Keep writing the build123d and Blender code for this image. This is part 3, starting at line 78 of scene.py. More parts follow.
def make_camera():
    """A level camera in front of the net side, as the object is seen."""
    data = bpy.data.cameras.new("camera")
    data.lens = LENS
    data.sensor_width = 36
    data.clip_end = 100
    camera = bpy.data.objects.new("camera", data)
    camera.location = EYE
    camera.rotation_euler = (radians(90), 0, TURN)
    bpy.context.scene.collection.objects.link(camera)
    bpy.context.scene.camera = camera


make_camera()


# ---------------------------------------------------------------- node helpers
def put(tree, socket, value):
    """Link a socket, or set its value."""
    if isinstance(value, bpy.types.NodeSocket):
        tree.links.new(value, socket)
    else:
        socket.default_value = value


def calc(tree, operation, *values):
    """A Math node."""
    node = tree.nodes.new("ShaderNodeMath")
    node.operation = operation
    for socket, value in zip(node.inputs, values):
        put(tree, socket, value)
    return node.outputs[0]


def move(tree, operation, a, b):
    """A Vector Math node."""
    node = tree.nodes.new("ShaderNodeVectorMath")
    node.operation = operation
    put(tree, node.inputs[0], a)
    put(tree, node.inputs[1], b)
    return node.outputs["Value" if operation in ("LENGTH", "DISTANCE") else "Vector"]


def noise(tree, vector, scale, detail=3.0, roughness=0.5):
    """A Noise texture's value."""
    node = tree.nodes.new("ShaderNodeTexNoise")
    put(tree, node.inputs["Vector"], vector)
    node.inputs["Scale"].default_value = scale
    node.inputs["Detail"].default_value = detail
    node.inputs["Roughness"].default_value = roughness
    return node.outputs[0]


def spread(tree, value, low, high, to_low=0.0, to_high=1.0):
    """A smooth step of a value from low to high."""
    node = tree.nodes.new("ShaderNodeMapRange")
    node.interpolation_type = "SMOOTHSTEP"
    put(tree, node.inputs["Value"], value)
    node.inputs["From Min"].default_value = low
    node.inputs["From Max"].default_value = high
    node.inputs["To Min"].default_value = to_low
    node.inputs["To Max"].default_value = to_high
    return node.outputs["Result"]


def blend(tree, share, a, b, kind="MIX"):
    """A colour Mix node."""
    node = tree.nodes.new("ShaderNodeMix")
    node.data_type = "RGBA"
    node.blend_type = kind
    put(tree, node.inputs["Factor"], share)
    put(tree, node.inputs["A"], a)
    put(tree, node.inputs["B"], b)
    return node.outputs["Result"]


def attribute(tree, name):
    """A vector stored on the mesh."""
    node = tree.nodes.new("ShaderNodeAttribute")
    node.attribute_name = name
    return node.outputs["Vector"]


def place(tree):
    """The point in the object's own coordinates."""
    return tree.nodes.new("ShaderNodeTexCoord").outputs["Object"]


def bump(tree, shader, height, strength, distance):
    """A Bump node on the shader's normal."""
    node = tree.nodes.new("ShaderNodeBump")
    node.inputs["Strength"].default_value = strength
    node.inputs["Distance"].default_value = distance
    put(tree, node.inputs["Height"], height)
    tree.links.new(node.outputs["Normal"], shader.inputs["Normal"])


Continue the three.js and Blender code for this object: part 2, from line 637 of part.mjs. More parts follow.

###

* [Exercise instructions] Reproduce each record shown above without altering a single word.

* [Result below]
Keep writing the build123d and Blender code for this image. This is part 3, starting at line 78 of scene.py. More parts follow.
def make_camera():
    """A level camera in front of the net side, as the object is seen."""
    data = bpy.data.cameras.new("camera")
    data.lens = LENS
    data.sensor_width = 36
    data.clip_end = 100
    camera = bpy.data.objects.new("camera", data)
    camera.location = EYE
    camera.rotation_euler = (radians(90), 0, TURN)
    bpy.context.scene.collection.objects.link(camera)
    bpy.context.scene.camera = camera


make_camera()


# ---------------------------------------------------------------- node helpers
def put(tree, socket, value):
    """Link a socket, or set its value."""
    if isinstance(value, bpy.types.NodeSocket):
        tree.links.new(value, socket)
    else:
        socket.default_value = value


def calc(tree, operation, *values):
    """A Math node."""
    node = tree.nodes.new("ShaderNodeMath")
    node.operation = operation
    for socket, value in zip(node.inputs, values):
        put(tree, socket, value)
    return node.outputs[0]


def move(tree, operation, a, b):
    """A Vector Math node."""
    node = tree.nodes.new("ShaderNodeVectorMath")
    node.operation = operation
    put(tree, node.inputs[0], a)
    put(tree, node.inputs[1], b)
    return node.outputs["Value" if operation in ("LENGTH", "DISTANCE") else "Vector"]


def noise(tree, vector, scale, detail=3.0, roughness=0.5):
    """A Noise texture's value."""
    node = tree.nodes.new("ShaderNodeTexNoise")
    put(tree, node.inputs["Vector"], vector)
    node.inputs["Scale"].default_value = scale
    node.inputs["Detail"].default_value = detail
    node.inputs["Roughness"].default_value = roughness
    return node.outputs[0]


def spread(tree, value, low, high, to_low=0.0, to_high=1.0):
    """A smooth step of a value from low to high."""
    node = tree.nodes.new("ShaderNodeMapRange")
    node.interpolation_type = "SMOOTHSTEP"
    put(tree, node.inputs["Value"], value)
    node.inputs["From Min"].default_value = low
    node.inputs["From Max"].default_value = high
    node.inputs["To Min"].default_value = to_low
    node.inputs["To Max"].default_value = to_high
    return node.outputs["Result"]


def blend(tree, share, a, b, kind="MIX"):
    """A colour Mix node."""
    node = tree.nodes.new("ShaderNodeMix")
    node.data_type = "RGBA"
    node.blend_type = kind
    put(tree, node.inputs["Factor"], share)
    put(tree, node.inputs["A"], a)
    put(tree, node.inputs["B"], b)
    return node.outputs["Result"]


def attribute(tree, name):
    """A vector stored on the mesh."""
    node = tree.nodes.new("ShaderNodeAttribute")
    node.attribute_name = name
    return node.outputs["Vector"]


def place(tree):
    """The point in the object's own coordinates."""
    return tree.nodes.new("ShaderNodeTexCoord").outputs["Object"]


def bump(tree, shader, height, strength, distance):
    """A Bump node on the shader's normal."""
    node = tree.nodes.new("ShaderNodeBump")
    node.inputs["Strength"].default_value = strength
    node.inputs["Distance"].default_value = distance
    put(tree, node.inputs["Height"], height)
    tree.links.new(node.outputs["Normal"], shader.inputs["Normal"])


Continue the three.js and Blender code for this object: part 2, from line 637 of part.mjs. More parts follow.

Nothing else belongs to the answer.